Jakarta, Gatra.com - Direktur Eksekutif Center of Reform on Economics (CORE), Mohammad Faisal memprediksi pertumbuhan ekonomi Indonesia hanya sebesar 4,9-5,1%. Angka tersebut lebih rendah dibandingkan pertumbuhan ekonomi Indonesia pada Triwulan III 2019 yakni sebesar 5,02%. Bahkan dimungkinkan lebih rendah daripada prediksi pemerintah dalam Peraturan Presiden No. 61/2019 tentang Rencana Kerja Pemerintah (RKP) Tahun 2020 sebesar 5,2-5,5%.
Faisal melihat perlambatan ekonomi di Indonesia disebabkan kondisi meningkatnya ketidakpastian global akibat perang dagang dan bangkitnya paham proteksionisme dalam perekonomian global.
"Bila Trump di tahun 2020 tidak terpilih, otomatis perang dagang tidak berlanjut. Namun, bisa berlanjut lagi, jika Trump terpilih," ujarnya dalam acara CORE Economic Outlook 2020 amd Beyond di Hotel Ashley, Jakarta, Rabu (20/11).
Selain itu, perlambatan juga dipengaruhi melemahnya konsumsi sektor swasta yang hanya berkontribusi 57% terhadap Produk Domestik Bruto (PDB). Gejala pelemahan konsumsi sudah terlihat pada Triwulan III 2019.
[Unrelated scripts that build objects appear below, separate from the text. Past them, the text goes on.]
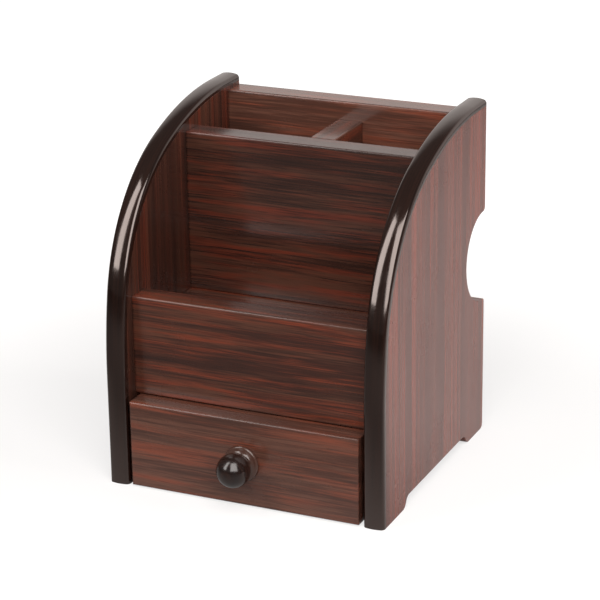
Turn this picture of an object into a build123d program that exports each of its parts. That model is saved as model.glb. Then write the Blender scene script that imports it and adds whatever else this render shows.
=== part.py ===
"""Desk pen stand with a drawer, built from wood-film boards.

Two side boards with a swept front edge carry everything else. Each curved edge is capped by a
T-shaped edging whose barbed tongue is pushed into a groove in the board. Between the sides stand a
back panel, a middle divider with one partition behind it, a low front panel, a floor under the
compartments and a bottom board for the drawer. The drawer slides straight out to the front.

Millimetres, +Z up, front towards -Y. The origin is on the floor, in the middle of the whole outline.
"""

import math
import os

from build123d import *

# ---------------------------------------------------------------- driving sizes
# case
inner_width = 142.0
side_thickness = 12.0
board_thickness = 15.0
case_height = 200.0
case_depth = 153.0
edge_round = 0.8

# crest line of the side edging, from the floor up the front and back along the top
low_radius = 270.0
low_turn = 10.0
mid_radius = 100.0
mid_turn = 57.5
top_radius = 190.0
top_turn = 22.5

# edging section
head_height = 4.0
head_crown = 1.1
head_corner = 2.3
tongue_core = 1.5
tongue_width = 2.2
tongue_depth = 7.0
barb_pitch = 2.6
barb_count = 2
groove_gap = 0.1
groove_spare = 0.8

# feet and rear grip notch of the side boards
foot_relief = 6.2
front_foot_length = 31.0
rear_foot_length = 26.0
relief_slope = 60.0
relief_round = 5.0
rear_foot_round = 3.0
grip_height = 108.0
grip_radius = 26.5
grip_mouth = 2.9
grip_round_share = 0.9

# cross boards
back_drop = 6.0
divider_height = 183.5
divider_setback = 70.0
floor_height = 90.0
partition_offset = 6.3
front_panel_height = 108.5
front_panel_setback = 12.5
front_panel_bottom = 51.5
bottom_thickness = 9.0

# drawer
drawer_front_gap = 0.7
drawer_side_gap = 2.4
drawer_floor_gap = 0.8
drawer_front_thickness = 15.0
drawer_board = 9.0
drawer_side_height = 31.0
drawer_length = 115.0
drawer_glide_gap = 0.3
drawer_bottom_thickness = 3.0
drawer_bottom_rise = 2.5
drawer_groove_depth = 4.5
kicker_width = 9.0
kicker_height = 12.0
kicker_gap = 0.6

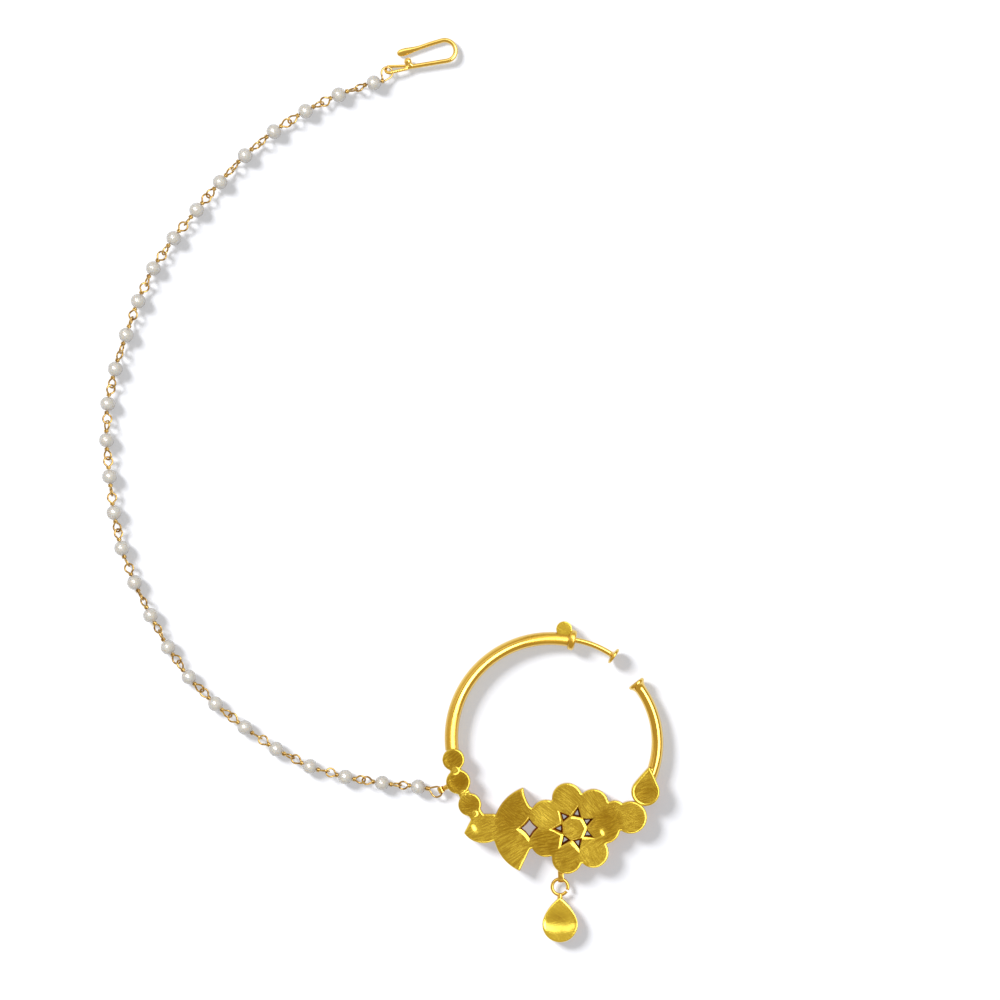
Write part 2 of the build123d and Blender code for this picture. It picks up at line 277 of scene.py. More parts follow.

Menurutnya, kebijakan pemerintah seperti penghapusan subaidi listrik golongan 900 VA (Volt Ampere); pemangkasan subsidi solar sebesar 50% dari Rp2 ribu/liter menjadi Rp1 ribu/liter; pemangkasan subsidi LPG 22% dari Rp69,60 miliar pada 2019 menjadi Rp54,44 miliar pada 2020; kenaikan iuran BPJS Kesehatan sebesar 100%; serta kenaikan cukai rokok sebsar 23% per 1 Januari 2020 berpotensi menekan konsumsi swasta, khususnya rumah tangga.
"Kenaikan biaya hidup akibat sejumlah kebijakan pemerintah di atas sangat mungkin akan berdampak lebih besar terhadap [pelemahan] daya beli masyarakat," tuturnya.